## Begin LISTED RECORDS

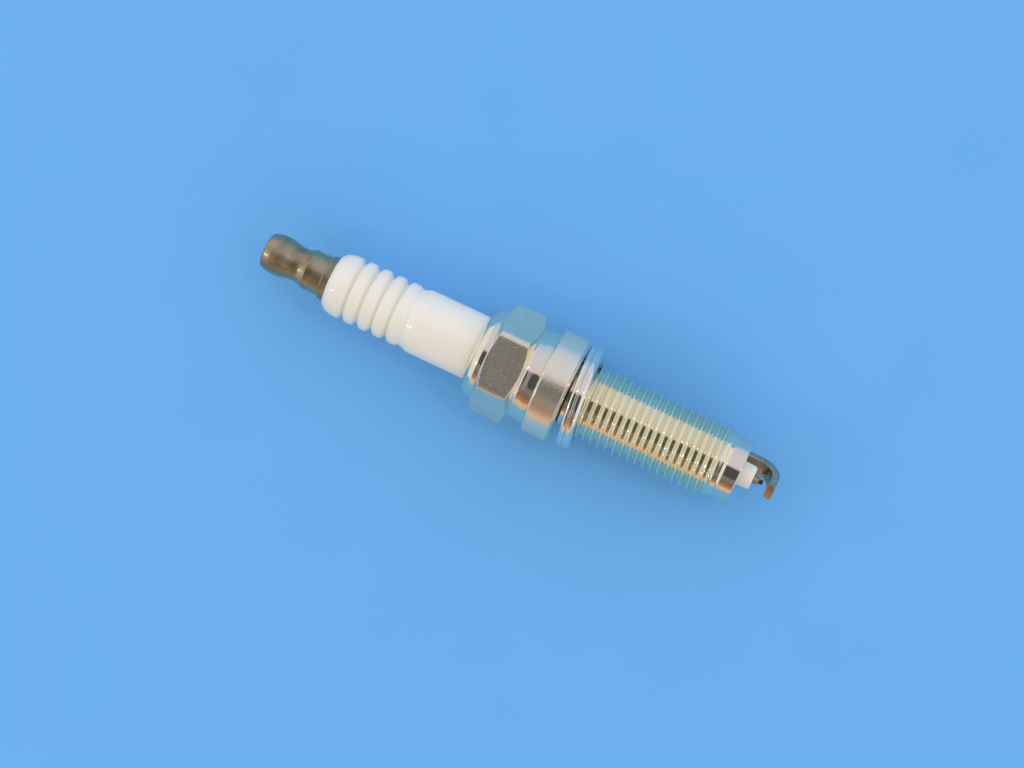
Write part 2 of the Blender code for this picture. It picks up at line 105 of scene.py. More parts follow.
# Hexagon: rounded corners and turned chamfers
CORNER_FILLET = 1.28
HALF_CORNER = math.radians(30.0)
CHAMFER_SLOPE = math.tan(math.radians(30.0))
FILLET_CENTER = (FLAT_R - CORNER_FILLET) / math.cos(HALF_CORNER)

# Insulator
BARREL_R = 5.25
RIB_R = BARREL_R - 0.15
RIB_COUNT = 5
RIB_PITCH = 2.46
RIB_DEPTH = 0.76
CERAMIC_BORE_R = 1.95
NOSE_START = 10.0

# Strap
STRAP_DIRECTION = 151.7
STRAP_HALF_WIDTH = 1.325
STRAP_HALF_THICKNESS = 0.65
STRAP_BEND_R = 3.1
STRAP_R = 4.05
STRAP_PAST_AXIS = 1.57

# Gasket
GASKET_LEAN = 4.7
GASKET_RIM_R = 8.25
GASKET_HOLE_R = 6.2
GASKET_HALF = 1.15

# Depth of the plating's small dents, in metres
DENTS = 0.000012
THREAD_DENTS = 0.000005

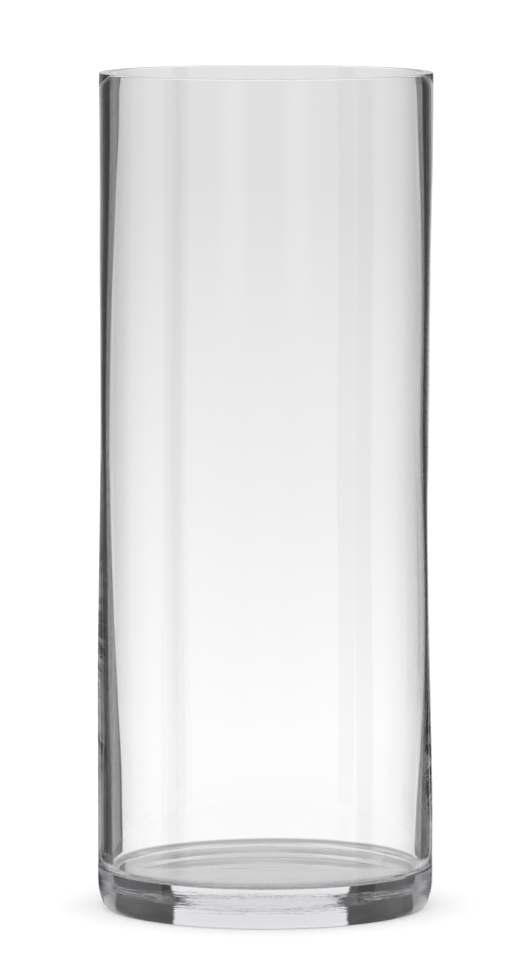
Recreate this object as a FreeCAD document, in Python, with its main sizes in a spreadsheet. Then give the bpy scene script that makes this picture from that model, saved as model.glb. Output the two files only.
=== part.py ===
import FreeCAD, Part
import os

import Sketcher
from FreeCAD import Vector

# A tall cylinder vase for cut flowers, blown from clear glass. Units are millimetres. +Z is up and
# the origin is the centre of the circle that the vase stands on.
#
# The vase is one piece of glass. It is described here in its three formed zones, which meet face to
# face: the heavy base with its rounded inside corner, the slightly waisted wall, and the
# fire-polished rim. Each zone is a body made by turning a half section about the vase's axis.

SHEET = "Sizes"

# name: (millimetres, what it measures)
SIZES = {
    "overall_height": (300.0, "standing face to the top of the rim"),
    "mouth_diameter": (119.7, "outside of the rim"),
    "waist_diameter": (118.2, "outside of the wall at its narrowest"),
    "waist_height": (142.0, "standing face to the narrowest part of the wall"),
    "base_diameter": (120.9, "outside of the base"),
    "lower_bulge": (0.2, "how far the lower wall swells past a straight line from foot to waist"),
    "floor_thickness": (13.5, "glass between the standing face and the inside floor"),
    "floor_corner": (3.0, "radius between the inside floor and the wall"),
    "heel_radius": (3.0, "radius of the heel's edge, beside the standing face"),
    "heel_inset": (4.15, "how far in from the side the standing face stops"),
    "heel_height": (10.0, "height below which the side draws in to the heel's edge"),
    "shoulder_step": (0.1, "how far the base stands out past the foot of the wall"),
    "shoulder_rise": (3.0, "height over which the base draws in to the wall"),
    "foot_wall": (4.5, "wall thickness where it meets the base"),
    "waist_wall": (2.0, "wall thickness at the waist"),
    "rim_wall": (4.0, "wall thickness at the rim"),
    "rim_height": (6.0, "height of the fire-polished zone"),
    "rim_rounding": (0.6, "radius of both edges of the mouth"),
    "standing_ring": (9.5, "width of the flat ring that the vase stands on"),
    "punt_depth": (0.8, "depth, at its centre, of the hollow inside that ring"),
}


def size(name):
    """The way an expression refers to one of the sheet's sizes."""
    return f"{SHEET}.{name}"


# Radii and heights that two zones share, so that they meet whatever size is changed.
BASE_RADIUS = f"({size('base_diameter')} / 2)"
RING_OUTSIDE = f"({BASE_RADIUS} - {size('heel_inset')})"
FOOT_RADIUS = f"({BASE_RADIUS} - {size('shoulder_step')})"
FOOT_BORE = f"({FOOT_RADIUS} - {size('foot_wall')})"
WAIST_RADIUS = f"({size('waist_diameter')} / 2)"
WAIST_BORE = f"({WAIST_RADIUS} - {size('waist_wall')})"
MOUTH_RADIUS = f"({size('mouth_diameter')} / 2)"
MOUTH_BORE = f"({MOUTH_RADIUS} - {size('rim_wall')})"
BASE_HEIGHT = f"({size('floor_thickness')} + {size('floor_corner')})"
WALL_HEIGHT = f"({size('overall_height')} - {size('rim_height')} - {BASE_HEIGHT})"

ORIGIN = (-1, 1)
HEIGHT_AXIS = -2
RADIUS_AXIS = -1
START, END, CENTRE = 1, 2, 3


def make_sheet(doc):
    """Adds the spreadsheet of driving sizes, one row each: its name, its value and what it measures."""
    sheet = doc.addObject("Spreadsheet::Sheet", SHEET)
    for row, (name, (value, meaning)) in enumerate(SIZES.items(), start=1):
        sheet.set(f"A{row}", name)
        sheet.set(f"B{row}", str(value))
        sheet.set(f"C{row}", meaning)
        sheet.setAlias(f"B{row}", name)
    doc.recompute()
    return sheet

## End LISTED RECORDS

BRIEF:
Repeat every record exactly as written, please.

SOLVED PROBLEM:
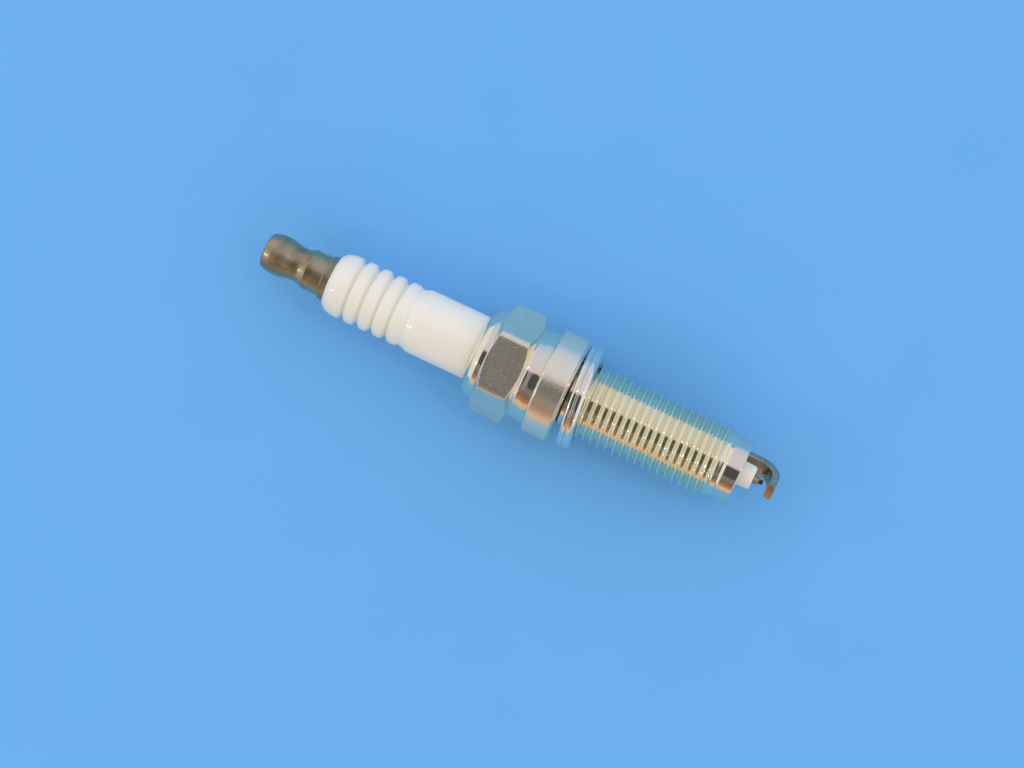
Write part 2 of the Blender code for this picture. It picks up at line 105 of scene.py. More parts follow.
# Hexagon: rounded corners and turned chamfers
CORNER_FILLET = 1.28
HALF_CORNER = math.radians(30.0)
CHAMFER_SLOPE = math.tan(math.radians(30.0))
FILLET_CENTER = (FLAT_R - CORNER_FILLET) / math.cos(HALF_CORNER)

# Insulator
BARREL_R = 5.25
RIB_R = BARREL_R - 0.15
RIB_COUNT = 5
RIB_PITCH = 2.46
RIB_DEPTH = 0.76
CERAMIC_BORE_R = 1.95
NOSE_START = 10.0

# Strap
STRAP_DIRECTION = 151.7
STRAP_HALF_WIDTH = 1.325
STRAP_HALF_THICKNESS = 0.65
STRAP_BEND_R = 3.1
STRAP_R = 4.05
STRAP_PAST_AXIS = 1.57

# Gasket
GASKET_LEAN = 4.7
GASKET_RIM_R = 8.25
GASKET_HOLE_R = 6.2
GASKET_HALF = 1.15

# Depth of the plating's small dents, in metres
DENTS = 0.000012
THREAD_DENTS = 0.000005

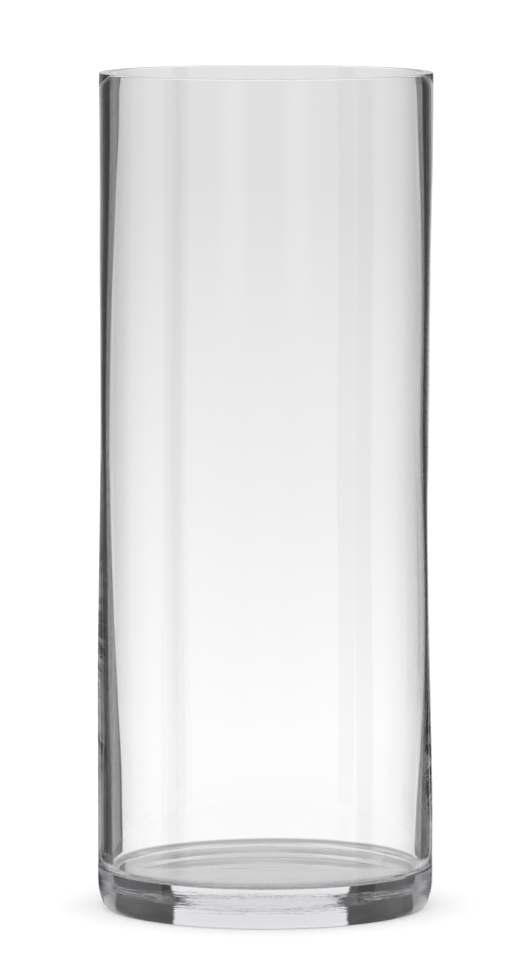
Recreate this object as a FreeCAD document, in Python, with its main sizes in a spreadsheet. Then give the bpy scene script that makes this picture from that model, saved as model.glb. Output the two files only.
=== part.py ===
import FreeCAD, Part
import os

import Sketcher
from FreeCAD import Vector

# A tall cylinder vase for cut flowers, blown from clear glass. Units are millimetres. +Z is up and
# the origin is the centre of the circle that the vase stands on.
#
# The vase is one piece of glass. It is described here in its three formed zones, which meet face to
# face: the heavy base with its rounded inside corner, the slightly waisted wall, and the
# fire-polished rim. Each zone is a body made by turning a half section about the vase's axis.

SHEET = "Sizes"

# name: (millimetres, what it measures)
SIZES = {
    "overall_height": (300.0, "standing face to the top of the rim"),
    "mouth_diameter": (119.7, "outside of the rim"),
    "waist_diameter": (118.2, "outside of the wall at its narrowest"),
    "waist_height": (142.0, "standing face to the narrowest part of the wall"),
    "base_diameter": (120.9, "outside of the base"),
    "lower_bulge": (0.2, "how far the lower wall swells past a straight line from foot to waist"),
    "floor_thickness": (13.5, "glass between the standing face and the inside floor"),
    "floor_corner": (3.0, "radius between the inside floor and the wall"),
    "heel_radius": (3.0, "radius of the heel's edge, beside the standing face"),
    "heel_inset": (4.15, "how far in from the side the standing face stops"),
    "heel_height": (10.0, "height below which the side draws in to the heel's edge"),
    "shoulder_step": (0.1, "how far the base stands out past the foot of the wall"),
    "shoulder_rise": (3.0, "height over which the base draws in to the wall"),
    "foot_wall": (4.5, "wall thickness where it meets the base"),
    "waist_wall": (2.0, "wall thickness at the waist"),
    "rim_wall": (4.0, "wall thickness at the rim"),
    "rim_height": (6.0, "height of the fire-polished zone"),
    "rim_rounding": (0.6, "radius of both edges of the mouth"),
    "standing_ring": (9.5, "width of the flat ring that the vase stands on"),
    "punt_depth": (0.8, "depth, at its centre, of the hollow inside that ring"),
}


def size(name):
    """The way an expression refers to one of the sheet's sizes."""
    return f"{SHEET}.{name}"


# Radii and heights that two zones share, so that they meet whatever size is changed.
BASE_RADIUS = f"({size('base_diameter')} / 2)"
RING_OUTSIDE = f"({BASE_RADIUS} - {size('heel_inset')})"
FOOT_RADIUS = f"({BASE_RADIUS} - {size('shoulder_step')})"
FOOT_BORE = f"({FOOT_RADIUS} - {size('foot_wall')})"
WAIST_RADIUS = f"({size('waist_diameter')} / 2)"
WAIST_BORE = f"({WAIST_RADIUS} - {size('waist_wall')})"
MOUTH_RADIUS = f"({size('mouth_diameter')} / 2)"
MOUTH_BORE = f"({MOUTH_RADIUS} - {size('rim_wall')})"
BASE_HEIGHT = f"({size('floor_thickness')} + {size('floor_corner')})"
WALL_HEIGHT = f"({size('overall_height')} - {size('rim_height')} - {BASE_HEIGHT})"

ORIGIN = (-1, 1)
HEIGHT_AXIS = -2
RADIUS_AXIS = -1
START, END, CENTRE = 1, 2, 3


def make_sheet(doc):
    """Adds the spreadsheet of driving sizes, one row each: its name, its value and what it measures."""
    sheet = doc.addObject("Spreadsheet::Sheet", SHEET)
    for row, (name, (value, meaning)) in enumerate(SIZES.items(), start=1):
        sheet.set(f"A{row}", name)
        sheet.set(f"B{row}", str(value))
        sheet.set(f"C{row}", meaning)
        sheet.setAlias(f"B{row}", name)
    doc.recompute()
    return sheet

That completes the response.